In The Boston Globe on Sunday, April 15, 2012, Jeremy Eichler wrote about Beethoven and Proust. He argued that Beethoven’s op. 130 quartet, with the original op. 133 Große Fuge finale, undergirds Marcel Proust’s writing on music in A la recherche du temps perdu, especially the “little phrase” which marks Marcel’s love for Albertine and for the music of Vinteuil more generally. I find the connections between late Beethoven and Proust to be stronger, more obvious, less conflicted.”
Again, I regret that I was unable to attend this concert so I could sort out myself my own issues with this programmed pairing.
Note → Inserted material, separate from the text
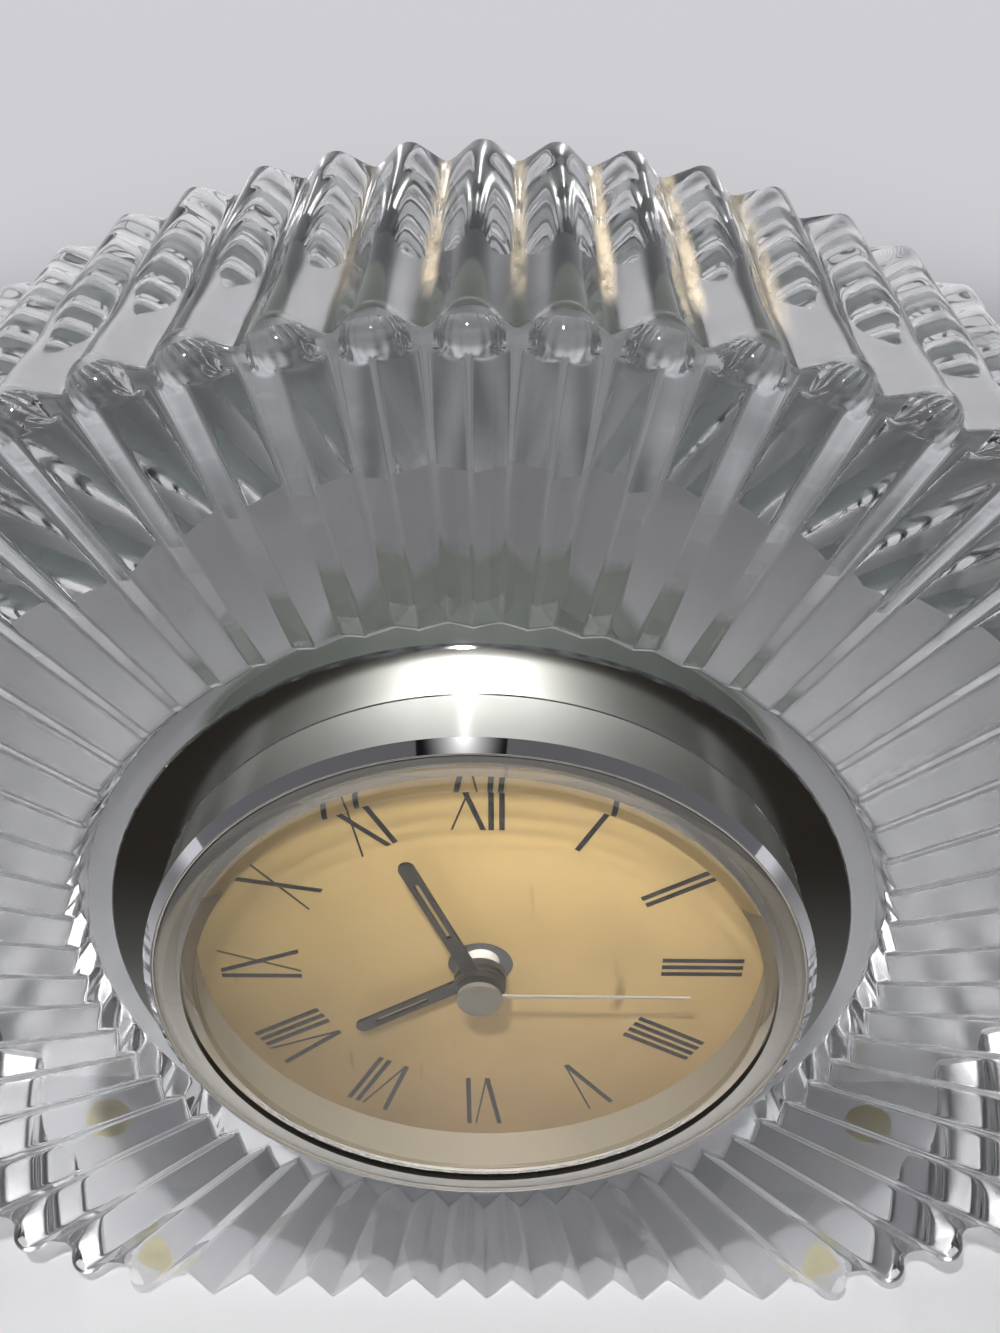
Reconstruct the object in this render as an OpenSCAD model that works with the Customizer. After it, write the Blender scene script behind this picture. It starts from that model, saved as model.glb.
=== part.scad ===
// Crystal desk clock: fluted glass body with a push-in quartz clock insert.
// Millimetres, +Z up, the viewer is on the -Y side.
// The origin is on the table, under the middle of the whole clock.

/* [Glass body] */
// Number of flutes all round the dial's axis
flute_count = 60; // [36:4:72]
// Half of the oval's width at the front
oval_half_width = 79.6; // [70:0.1:90]
// Half of the oval's height at the front, before the base is cut flat
oval_half_height = 69.2; // [62:0.1:80]
// How far the oval's centre lies under the dial's axis
oval_drop = 6; // [0:0.5:10]
// How much further out the rim is at the back than at the front
rim_draft = 5; // [0:0.1:8]
// From the bezel's seat back to the rear face
body_back = 38.2; // [34:0.1:50]
// From the flat base up to the dial's axis
axis_over_base = 61.3; // [56:0.1:66]
// Where the face's ridge lines would meet the axis, in front of the seat
ridge_apex = 4.67; // [3:0.01:6]
// Fall of the ridge lines for each millimetre outward
ridge_fall = 0.02; // [0:0.005:0.05]
// Fall of the valley lines for each millimetre outward
valley_fall = 0.061; // [0.04:0.001:0.08]
// Radius of the rounded tops of the rim's ridges
crest_radius = 2; // [1:0.1:3]
// Slope of the rim's ridges to each side
flank_angle = 38; // [25:1:50]
// Radius of the bead at the front end of each rim ridge
bead_radius = 2.2; // [1.5:0.1:3]
// How far the solid middle stays inside the ridge tops
core_inset = 2.9; // [2:0.1:4]
// Rim ridges to each side of the top one; the base has none
ridges_each_side = 24; // [20:1:26]
// Gap all round between the bezel's tube and the bored recess
bore_play = 1.75; // [1.4:0.05:3]
// Depth of the recess behind the seat
bore_depth = 22; // [18:0.5:30]
// Width of the flat land of the glass that shows round the bezel's flange
land_width = 2.5; // [0.2:0.1:4]
// Lean of the wall between the land and the inner ends of the flutes, from the dial's axis
wall_lean = 15; // [5:1:45]

/* [Foot pads] */
// Radius of each foot pad on the glass
pad_radius = 3.4; // [2.6:0.1:6]
// Radius of each foot pad on the table
pad_sole_radius = 2.7; // [2:0.1:5]
// Height of each foot pad
pad_height = 1.6; // [1:0.1:3]
// From each end of the base's front edge in to the front pads
front_pad_inset = 5.85; // [5:0.05:15]
// Front pads behind the seat plane
front_pad_back = 5; // [3:0.5:15]
// From each end of the base's rear edge in to the rear pads
rear_pad_inset = 11.4; // [8:0.05:20]
// Rear pads behind the seat plane
rear_pad_back = 31; // [20:0.5:34]

/* [Bezel and lens] */
// Width of the bezel's flange outside the tube
flange_width = 4.65; // [3:0.05:6]
// Thickness of the flange
flange_thickness = 0.6; // [0.4:0.1:1.2]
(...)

I look forward to Lee Eiseman’s review of the music and the reading.
Indeed, it is the Op132 Quarter in A Minor, and NOT the Op 130, which is generally seen as inspiring Four Quartets. A famous letter was written by Eliot Eliot to the poet Stephen Spender in which he says that he is listening to the Op 132, and mentions the “heavenly, or at least more than human gaiety” of that particular work. “I should like to get something of that into verse before I die,” he wrote. A few years later, he began work on “Four Quartets.”